OCCUPATION: Politician, developer
FAMILY: Wife, Joelle, three children
PARTY: Republican ENDORSEMENTS: NRA, PEF, CSEA
Amedore said he was also successful in securing funds for several infrastructure projects throughout the district, including money to help fix Amsterdam’s ailing sewer system.
But, like Niccoli, the topic of conversation he hears most about from voters concerns property taxes and the economy.
“We all love New York, we just can’t afford New York,” he said.
Amedore, who is an executive at his family’s development company, Amedore Homes, said he’d seek to lower the property tax burden “by any mechanism” he can, including eliminating unfunded mandates. He’s also in favor of shifting the cost for the Medicaid mandate wholly to the state (right now the state only reimburses counties for the cost of Medicaid increases).

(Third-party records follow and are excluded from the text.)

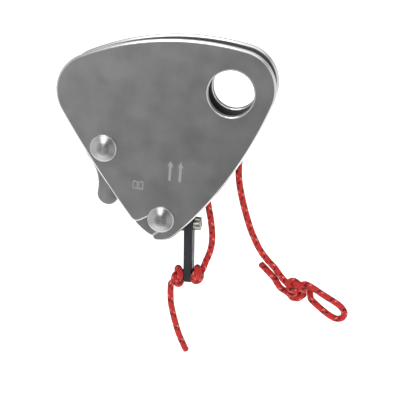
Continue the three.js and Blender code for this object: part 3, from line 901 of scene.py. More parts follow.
def turned_mesh(name: str, profile: Sequence[Point2], facets: int) -> bpy.types.Mesh:
    """Turns a profile round the Y axis, with a UV map named lay whose U runs round it.

    Args:
        name: The mesh's name.
        profile: Radius and Y of each point, from one end of the axis to the other.
        facets: How many faces go round.

    Returns:
        The mesh, closed at both poles.
    """
    shape = bmesh.new()
    uv = shape.loops.layers.uv.new("lay")
    rings: list[list[bmesh.types.BMVert]] = []
    for r, y in profile:
        if r == 0:
            rings.append([shape.verts.new((0, y * MM, 0))])
            continue
        angles = (FULL_TURN * i / facets for i in range(facets))
        rings.append([shape.verts.new((r * MM * math.cos(a), y * MM, r * MM * math.sin(a))) for a in angles])
    for step, (one, two) in enumerate(zip(rings, rings[1:])):
        for i in range(facets):
            j = (i + 1) % facets
            corners = [(one, i, step), (one, j, step), (two, j, step + 1), (two, i, step + 1)]
            kept = [c for k, c in enumerate(corners) if len(c[0]) > 1 or k in (0, 2)]
            if len(one) == 1:
                kept = [corners[0], corners[2], corners[3]]
            elif len(two) == 1:
                kept = [corners[0], corners[1], corners[2]]
            face = shape.faces.new([ring[index % len(ring)] for ring, index, _ in kept])
            for loop, (_, index, row) in zip(face.loops, kept):
                round_share = (i + (1 if index == j else 0)) / facets
                loop[uv].uv = (round_share, row / len(profile))
    mesh = mesh_from(shape, name)
    shade(mesh, 38)
    return mesh


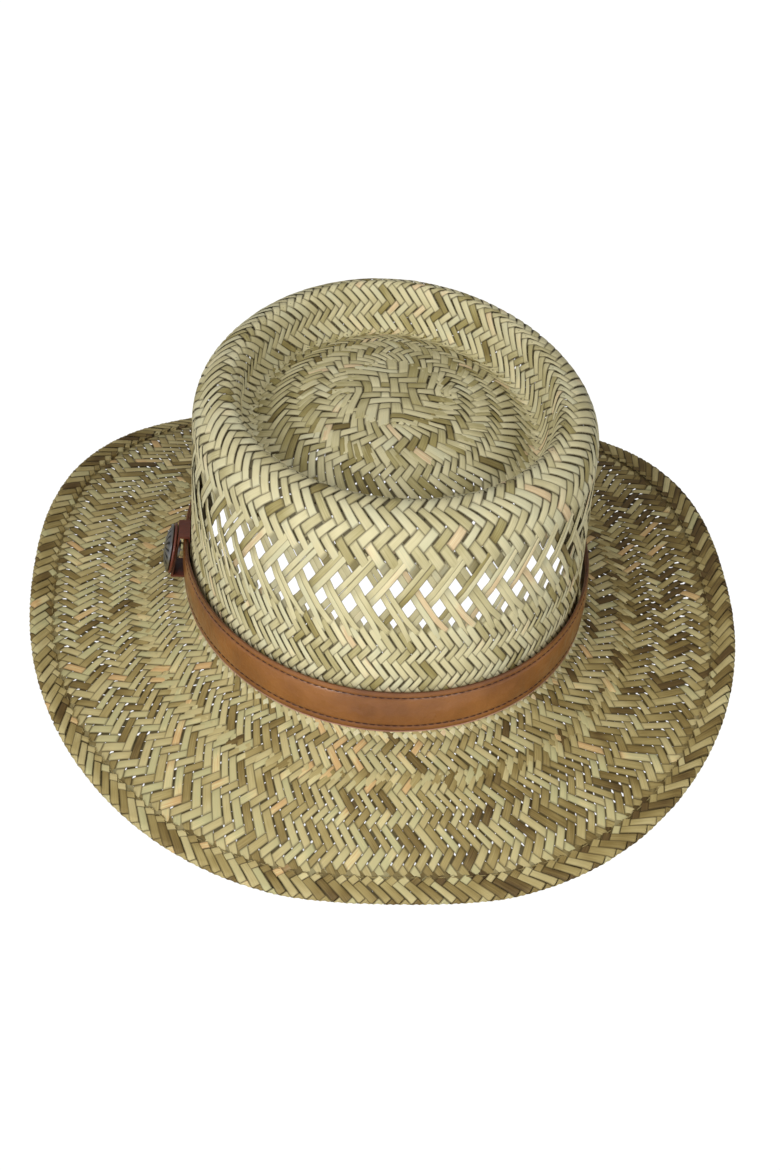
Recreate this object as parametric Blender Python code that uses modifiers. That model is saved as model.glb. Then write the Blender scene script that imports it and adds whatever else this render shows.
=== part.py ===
"""Woven straw cowboy hat: an oval crown with a crease round its dome, an open-work band, a
shaped brim with a wired hem, a sweatband inside, and a leather hatband with a metal
ornament that lifts off.

The hat stands on the front and back of its brim at z = 0. +Z is up and +Y is the front.
Every woven piece is a turned blank that is then pressed over a block, as a hatter does it.
"""
import math

import bmesh
import bpy
from mathutils import Matrix, Vector
from mathutils.geometry import interpolate_bezier

MM = 0.001

# Head size and crown, measured on the middle of the straw.
BASE_HALF_WIDTH = 85.0 * MM
BASE_HALF_LENGTH = 108.3 * MM
TOP_HALF_WIDTH = 85.2 * MM
TOP_HALF_LENGTH = 101.9 * MM
CROWN_HEIGHT = 93.6 * MM
CROWN_BACK_OFFSET = 6.7 * MM
CROWN_EGG = 4.5 * MM
RIM_RADIUS = 14.0 * MM
DOME_DROP = 10.0 * MM
DOME_FORWARD = 12.0 * MM
MOAT_DROP = 22.0 * MM
MOAT_RADIUS = 67.0 * MM
DOME_FLAT_SHARE = 0.75
DOME_FOOT_SHARE = 0.9
MOAT_RISE_SHARE = 0.6
BASE_SADDLE = 1.2 * MM

# Brim, measured on the middle of the straw.
BRIM_HALF_WIDTH = 155.9 * MM
BRIM_HALF_LENGTH = 178.9 * MM
BRIM_SQUARENESS = 2.39
BRIM_FALL = 24.0 * MM
BRIM_SIDE_RISE = 15.7 * MM
BRIM_TILT = 4.2 * MM
BRIM_BOW = 2.0 * MM
BRIM_SIDE_BOW = 5.0 * MM
REST_EDGE = 0.4 * MM
FLOOR_TO_BAND = 39.5 * MM

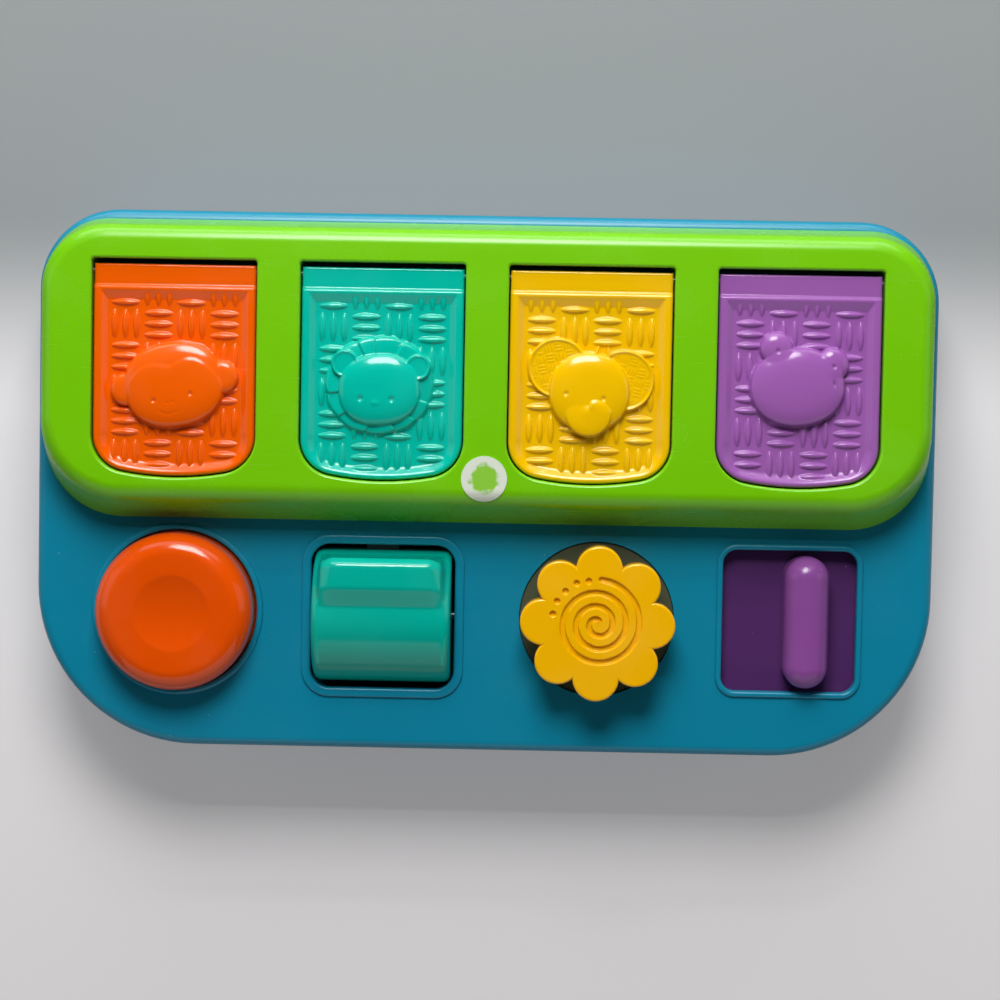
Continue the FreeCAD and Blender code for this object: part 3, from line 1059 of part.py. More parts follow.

A bill he co-sponsored that passed both the Assembly and Senate is awaiting the governor’s signature, he said, and would cause the state to reimburse counties or the cost of providing indigent legal services.
“Upstate New York needs relief on the property tax burden and this will help in a big way to bring some relief to local homeowners on just this one mandate alone,” said Amedore.
Amedore, who will be voting for Trump in the presidential election, said he sees the 46th Senate district as important to preserving the balance of power in Albany for his party.
“[It’s] one of the linchpins to hold the Senate majority, to keep the Senate in Republican hands and to keep a balance in Albany. Nobody wants to go back to one-party rule,” said Amedore, referring to the Democrats’ long-term hold on the Assembly.
“This is an important election year, but local races will be decided in local issues, and I have delivered for the residents of the 46th Senate District,” he added.